Nobu Imajyo, Asahi Glass, talked about the company’s advancements with 50µm thickness glass, and its forming capabilities that include wet and dry etch, and nanoimprint lithography, and drilling. The company provides glass substrates with TGVs already formed. Currently they are quite large – 60µm diameter – and 120µm pitch, which is sufficient for use in RF applications, where glass seems to have the most benefit over Si. Additionally, they have been working in collaboration with Triton Microtechnologies to metallize the vias using a conductive past filling (Figure 2), and with Fraunhofer IZM on conformal metal vias. Also in development is a super-fast via filling process using photo-reactive chemistry. They’ve got a solid roadmap for TGV commercialization, beginning with technology available today for fragmented applications, to lower-cost TGVs and larger TGVs targeting high volume interposer and other high volume device applications by 2017.

Figure 3: Gen 3

Figure 3: Gen 3 interposer demonstrator developed in collaboration with Georgia Tech. (Image courtesy of Schott Glass).
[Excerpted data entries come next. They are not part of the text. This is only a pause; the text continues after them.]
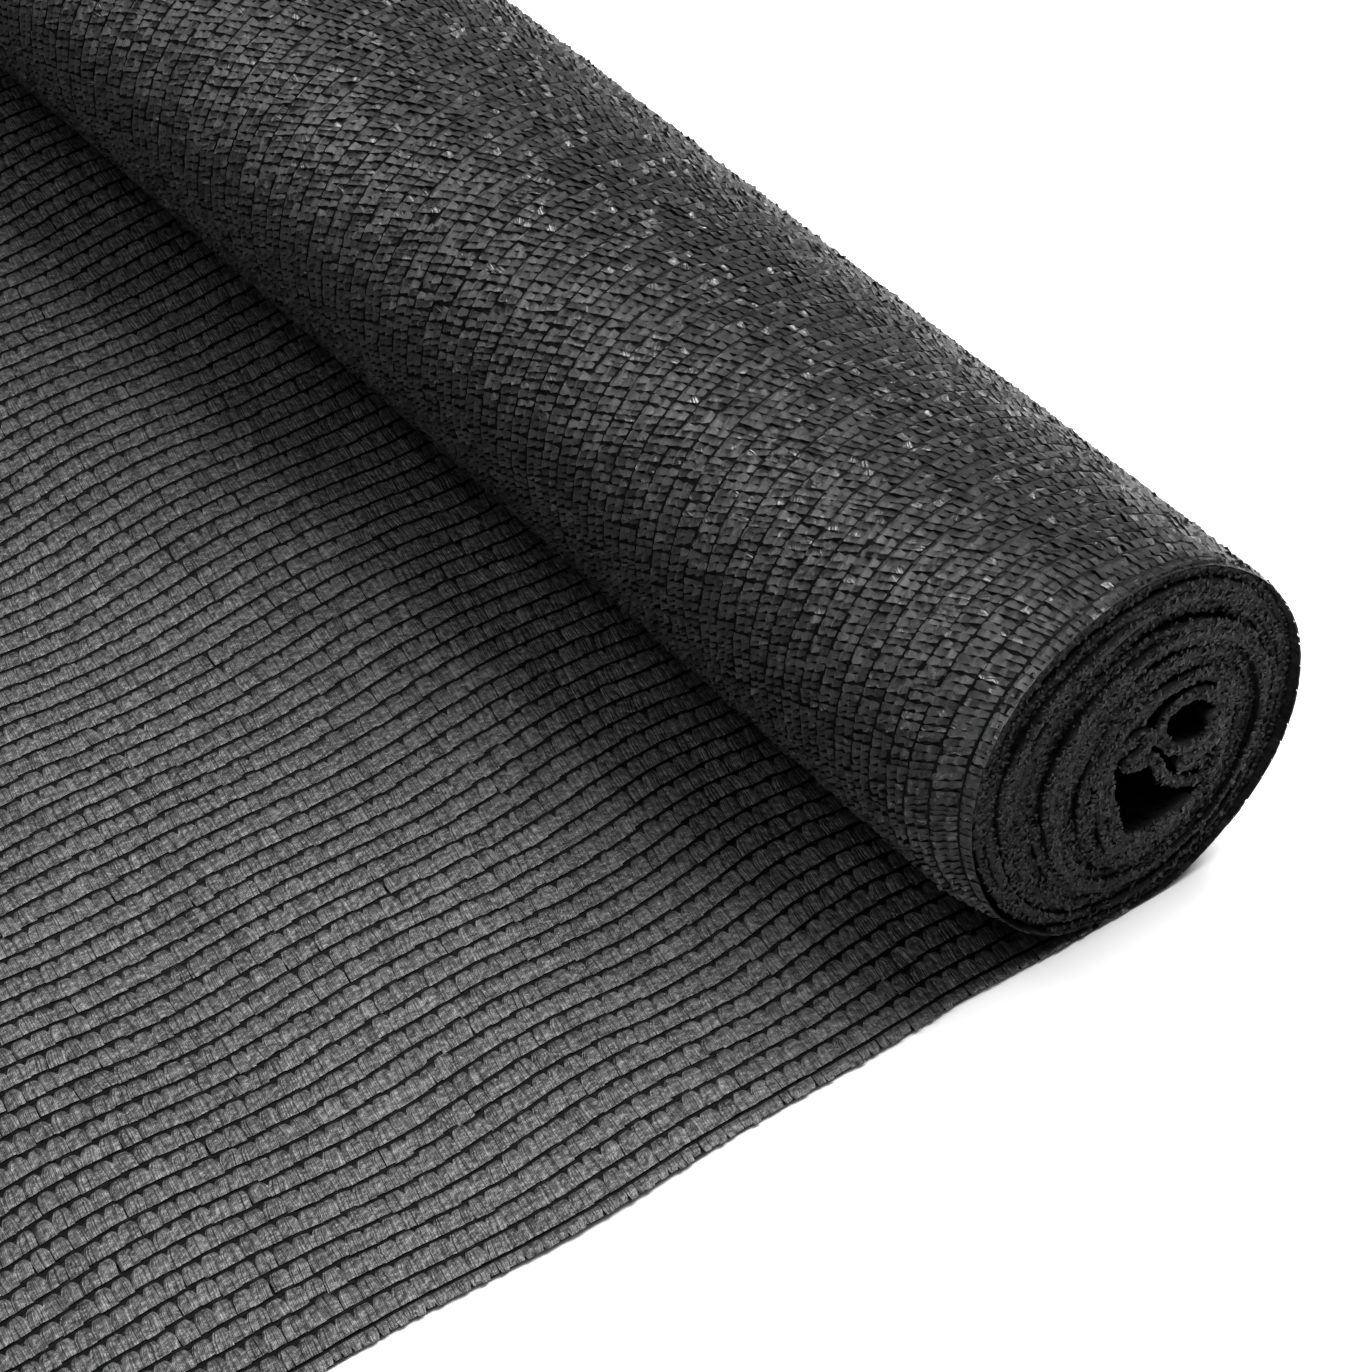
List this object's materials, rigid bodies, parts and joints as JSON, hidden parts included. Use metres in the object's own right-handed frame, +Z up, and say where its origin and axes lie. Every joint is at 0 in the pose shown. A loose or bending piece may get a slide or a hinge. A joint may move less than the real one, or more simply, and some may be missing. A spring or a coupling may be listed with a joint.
{
  "type": "shade cloth",
  "caption": "Black knitted shade cloth, wound into a roll that lies on its own unrolled end; an openwork net for shading plants, patios and fences.",
  "frame": {"origin": "on the floor, in the middle of the footprint of the roll and its loose end", "axes": "+Z up; +Y along the roll's axis, away from the end that the picture shows; +X across the roll, from the loose end's cut edge towards the roll"},
  "size_m": [0.3332, 0.7524, 0.0655],
  "materials": {
    "knitted_yarn": "charcoal black knitted plastic yarn with a soft satin sheen"
  },
  "bodies": {
    "root": {"shade_cloth": "knitted_yarn"}
  },
  "joints": []
}
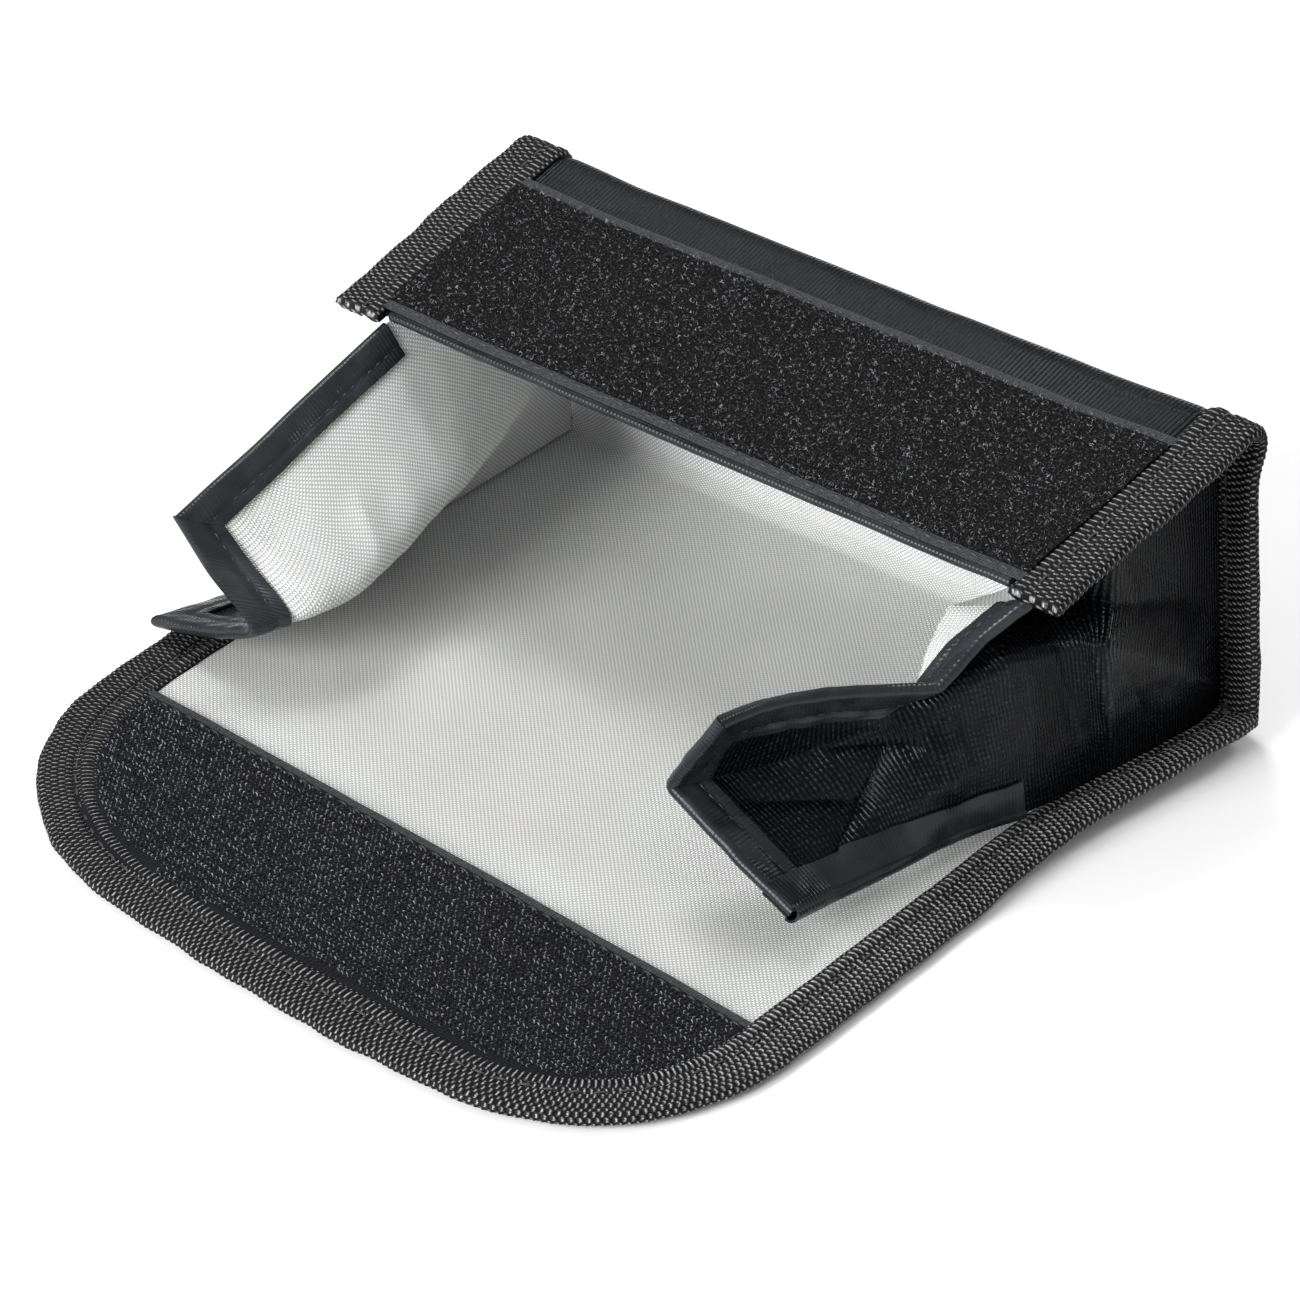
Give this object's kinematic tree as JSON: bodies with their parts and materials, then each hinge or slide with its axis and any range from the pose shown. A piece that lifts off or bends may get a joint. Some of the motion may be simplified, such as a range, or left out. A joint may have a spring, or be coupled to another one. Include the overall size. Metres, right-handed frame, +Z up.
{
  "type": "lipo safe bag",
  "caption": "Fire-safe box pouch for lithium packs, with silver lining, folded gussets, webbing edges and a hook-and-loop flap laid open.",
  "frame": {"origin": "middle of the back panel's underside, on the surface the bag lies on", "axes": "+X along the bag's long side, +Y towards the bag's base and away from the mouth, +Z up through the front panel"},
  "size_m": [0.1857, 0.1888, 0.0697],
  "materials": {
    "coated_cloth": "black coated glass-fibre cloth, glossy",
    "silver_lining": "silver-white woven glass-fibre lining with a satin sheen",
    "webbing_tape": "coarse ribbed black webbing, matt",
    "loop_pile": "black looped pile, matt with grey flecks",
    "hook_tape": "black woven tape with rows of small hooks",
    "sewing_thread": "black sewing thread"
  },
  "bodies": {
    "bag_body": {"back_panel_cloth": "coated_cloth", "back_panel_lining": "silver_lining", "base_panel_cloth": "coated_cloth", "base_panel_lining": "silver_lining", "front_panel_cloth": "coated_cloth", "front_panel_lining": "silver_lining", "front_mouth_hem": "coated_cloth", "loop_strip": "loop_pile", "loop_strip_stitching": "sewing_thread", "left_body_binding": "webbing_tape", "left_body_stitching": "sewing_thread", "left_gusset_cloth": "coated_cloth", "left_gusset_lining": "silver_lining", "right_body_binding": "webbing_tape", "right_body_stitching": "sewing_thread", "right_gusset_cloth": "coated_cloth", "right_gusset_lining": "silver_lining"},
    "flap_cover": {"cover_cloth": "coated_cloth", "cover_lining": "silver_lining", "left_cover_binding": "webbing_tape", "right_cover_binding": "webbing_tape", "left_cover_stitching": "sewing_thread", "right_cover_stitching": "sewing_thread"},
    "flap_tongue": {"tongue_cloth": "coated_cloth", "tongue_lining": "silver_lining", "tongue_binding": "webbing_tape", "tongue_stitching": "sewing_thread", "hook_strip": "hook_tape", "hook_strip_stitching": "sewing_thread"},
    "left_ear": {"left_ear_cloth": "coated_cloth", "left_ear_lining": "silver_lining", "left_ear_hem": "coated_cloth"},
    "right_ear": {"right_ear_cloth": "coated_cloth", "right_ear_lining": "silver_lining", "right_ear_hem": "coated_cloth"}
  },
  "joints": [
    {"name": "cover_fold", "type": "hinge", "parent": "bag_body", "child": "flap_cover", "pos_m": [0, -0.03, 0.0032], "axis": [-1, 0, 0], "range_deg": [0, 90], "deforming": ["left_ear_cloth", "left_ear_lining", "left_ear_hem", "right_ear_cloth", "right_ear_lining", "right_ear_hem"]},
    {"name": "tongue_fold", "type": "hinge", "parent": "flap_cover", "child": "flap_tongue", "pos_m": [0, -0.0846, 0.0032], "axis": [-1, 0, 0], "range_deg": [0, 76.2]},
    {"name": "left_ear_fold", "type": "hinge", "parent": "bag_body", "child": "left_ear", "pos_m": [-0.0815, -0.0303, 0.028], "axis": [0, 0, 1], "range_deg": [0, 62]},
    {"name": "right_ear_fold", "type": "hinge", "parent": "bag_body", "child": "right_ear", "pos_m": [0.0815, -0.0303, 0.028], "axis": [0, 0, -1], "range_deg": [0, 62]}
  ]
}
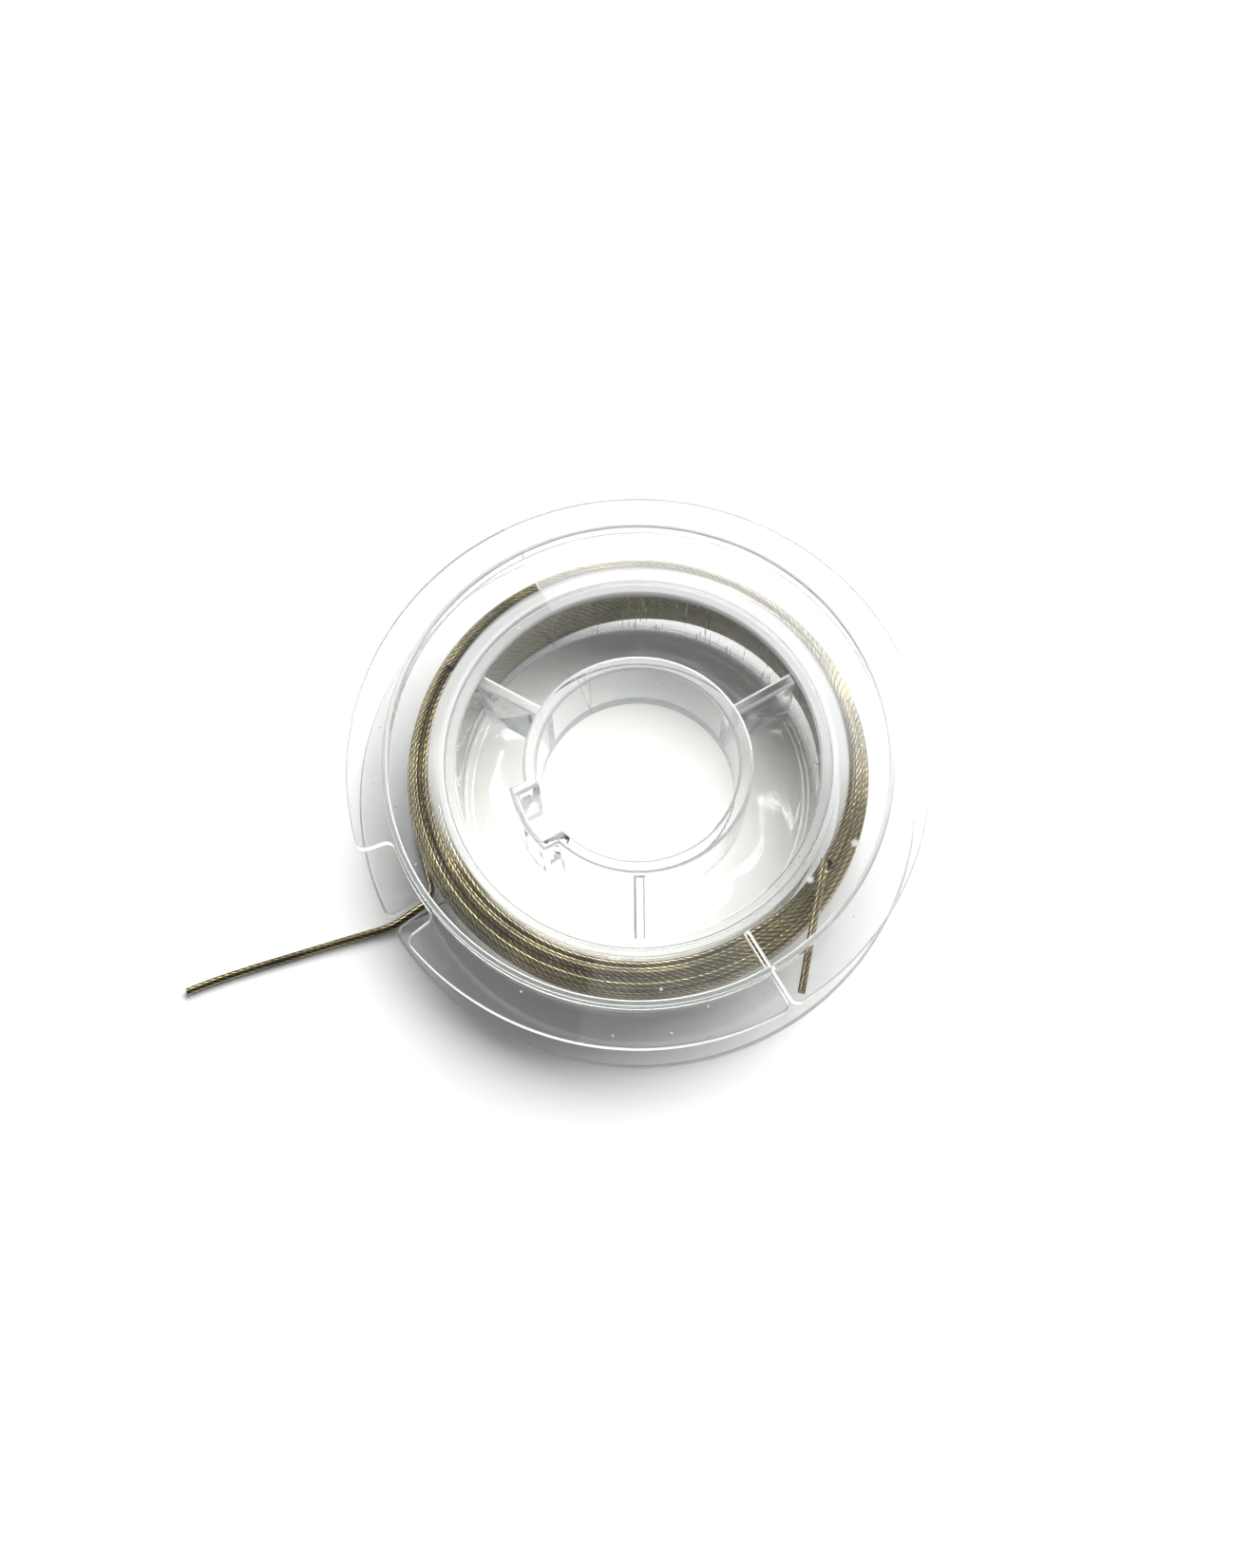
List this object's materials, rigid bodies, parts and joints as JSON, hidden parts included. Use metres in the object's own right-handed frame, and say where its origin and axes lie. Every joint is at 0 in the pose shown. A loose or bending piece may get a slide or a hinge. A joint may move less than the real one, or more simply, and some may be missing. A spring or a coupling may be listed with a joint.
{
  "type": "craft wire spool",
  "caption": "Small clear plastic spool with a ribbed hub and keyed bore, wound with coated stranded steel wire whose free end leaves through a slot in the lower flange.",
  "frame": {"origin": "centre of the lower flange's underside, on the spool's axis", "axes": "+Z along the spool's axis, from the lower flange to the upper flange; +X to the right and -Y to the front, where the wire's free end leaves to the left"},
  "size_m": [0.0773, 0.06, 0.0132],
  "materials": {
    "clear_plastic": "clear moulded polystyrene, glossy",
    "coated_wire": "stranded steel wire under a thin clear coating, olive bronze sheen"
  },
  "bodies": {
    "root": {"spool_base": "clear_plastic", "upper_flange": "clear_plastic", "wire_core": "coated_wire", "wire_outer_layer": "coated_wire", "wire_start_tail": "coated_wire", "wire_free_end": "coated_wire"}
  },
  "joints": []
}
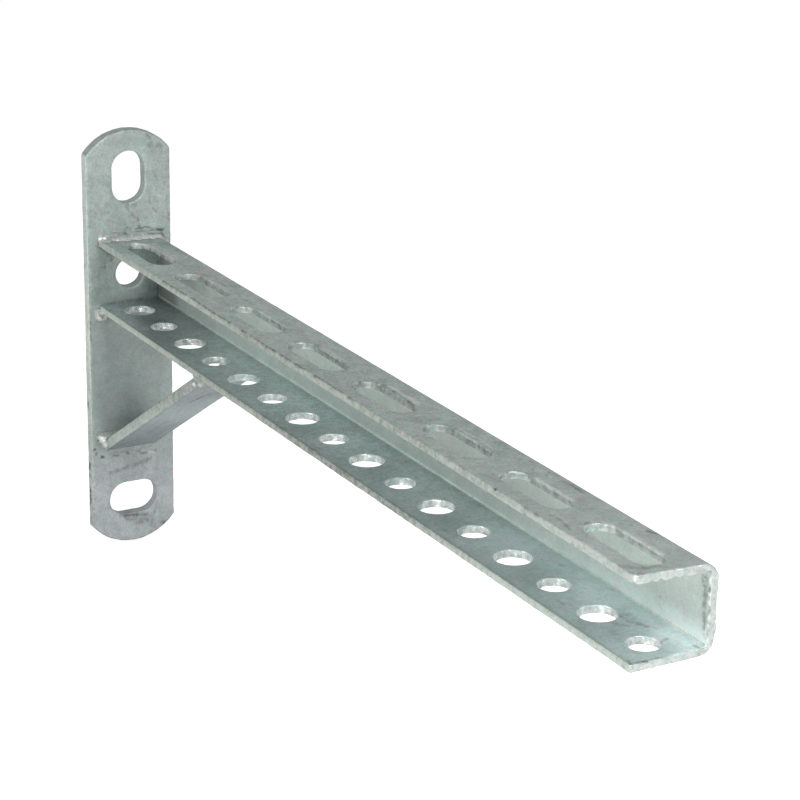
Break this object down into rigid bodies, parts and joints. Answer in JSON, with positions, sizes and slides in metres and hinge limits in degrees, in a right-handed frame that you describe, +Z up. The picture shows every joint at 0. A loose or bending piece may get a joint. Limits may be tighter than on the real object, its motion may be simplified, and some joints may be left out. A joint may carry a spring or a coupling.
{
  "type": "cantilever strut arm",
  "caption": "Galvanised steel cantilever arm: a slotted wall plate carries a channel punched in both flanges, propped by a welded flat bar brace.",
  "frame": {"origin": "middle of the wall plate's back face", "axes": "+X runs out along the arm, away from the wall; +Z is up; +Y runs from the channel's open side to its web"},
  "size_m": [0.405, 0.0386, 0.186],
  "materials": {
    "plate_zinc": "matt mottled hot-dip zinc, blue-grey",
    "channel_zinc": "matt mottled hot-dip zinc, pale green-grey, brighter at cut edges",
    "brace_zinc": "matt hot-dip zinc, warm grey with faint run marks",
    "weld_zinc": "rippled weld metal under hot-dip zinc"
  },
  "bodies": {
    "root": {"wall_plate": "plate_zinc", "arm_channel": "channel_zinc", "brace_bar": "brace_zinc", "weld_arm_top": "weld_zinc", "weld_arm_web": "weld_zinc", "weld_arm_bottom": "weld_zinc", "weld_brace_foot_upper": "weld_zinc", "weld_brace_foot_lower": "weld_zinc", "weld_brace_head": "weld_zinc"}
  },
  "joints": []
}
Also offering progress in ultra-thin glass capabilities was Rüdiger Sprengard, of Schott Glass. He said the company has achieved production readiness on ultrathin glass delivered in sheets, wafers, or rolls at thicknesses ranging from 25µm to 100µm. They are working on laser-drilling TGVs using various laser methods such as excimer, DPSS, red, green, and UV lasers and have achieved a range of diameters from 20µm to 100µm. Sprengard said the company is committed to playing an active role in building an industry ecosystem from “ a material to a solution.” Evidence of that is its collaborative work with Georgia Tech’s PRC, resulting in a demonstrated interposer on 30µm SCHOTT AF 32 eco (Figure 3.)

In addition to glass substrate providers, there were a number of laser companies who offered solutions to the “how do we form the vias?” question. From Mitsubishi, Reona Nakamura talked about the importance of developing a low-cost TGV processes, and the companies success drilling and cutting glass substrates with CO₂ lasers. “Short pulse is essential for high quality drilling,” she explained, “Long pulse results in HAZ around the hole.”

Stephan Krause, LPKF, talked about the company’s success with high-speed TGV formation that results in 5000 TGVs per second. The one-pulse, one-via process achieves controlled accuracy, shape and homogeneity of the vias, he said. The holes aren’t exactly drilled, he explained. Rather, the two-step process involves using the laser pulse to modify the glass, followed by standard wet etching to form the via to the desired diameter. He says they’ve successfully formed 20µm vias with no cracks or other damage to the glass. The process was developed first, and now the company is building the machine for the process. Krause says Q2 2015 is the target for the prototype tool.

The glass interposer infrastructure does still have a ways to go, but it has clearly gained traction in the four years since Sundaram was the sole presenter on the technology at IMAPS. We can expect to hear more from this market sector as it continues to progress.